Summary

CISA has placed two high-severity flaws on its Known Exploited Vulnerabilities (KEV) catalog: CVE-2026-33017, a critical unauthenticated remote code execution bug in the Langflow AI workflow framework, and CVE-2026-33634, an embedded-malicious-code issue stemming from a supply chain compromise of Aqua Security's Trivy scanner. Federal civilian agencies must remediate the two flaws by April 8 and April 9, 2026, respectively. The Langflow bug was weaponized in under a day with no public exploit available, while the Trivy attack rippled outward into other widely used open-source projects — together illustrating how fast and how interconnected today's software supply chains have become.

CVE-2026-33017: Unauthenticated RCE in Langflow

Langflow is a popular open-source toolkit for assembling AI agents and automated workflows. The vulnerability is a critical code-injection flaw that affects Langflow version 1.8.2 and all earlier releases. It lives in a publicly reachable flow build endpoint, and because no authentication is required, an attacker on the network can trigger arbitrary code execution on an exposed instance without any credentials.

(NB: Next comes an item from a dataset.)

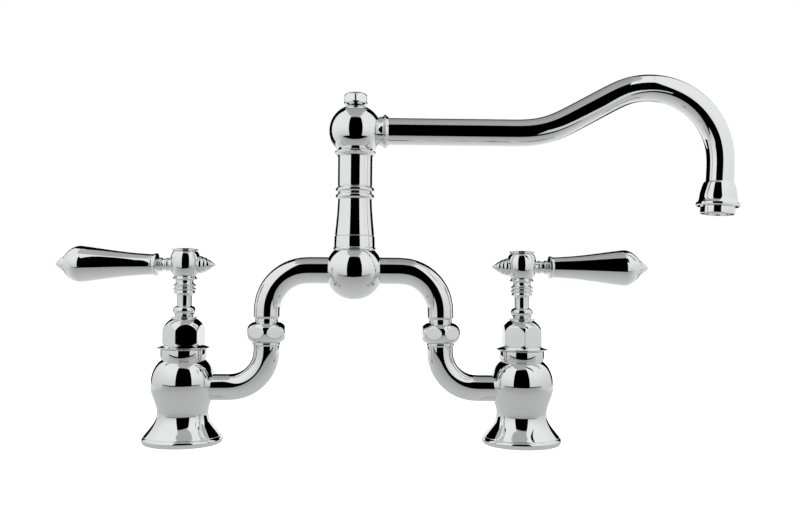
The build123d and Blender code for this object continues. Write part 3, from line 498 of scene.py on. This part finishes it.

A full security advisory landed on GitHub on March 17, 2026. What followed has become a textbook example of how compressed modern exploitation timelines have grown.

From advisory to active exploitation in under 20 hours

The Sysdig Threat Research Team (TRT) reported that adversaries were already exploiting CVE-2026-33017 within 20 hours of the advisory going live — and there was no public proof-of-concept in circulation at that point. Attackers reconstructed a functioning exploit purely from the written technical description in the advisory, then began sweeping the internet for reachable Langflow deployments.

As Sysdig put it:

"The collapse from months-long exploitation timelines to same-day weaponization is a structural shift in how vulnerabilities are exploited today. Organizations that rely on scheduled patch cycles to address critical vulnerabilities are operating on a timeline that attackers have already outpaced."

The fallout was tangible. Stolen data included API keys and credentials, which in turn handed attackers reach into connected databases and opened the door to further downstream supply chain compromise.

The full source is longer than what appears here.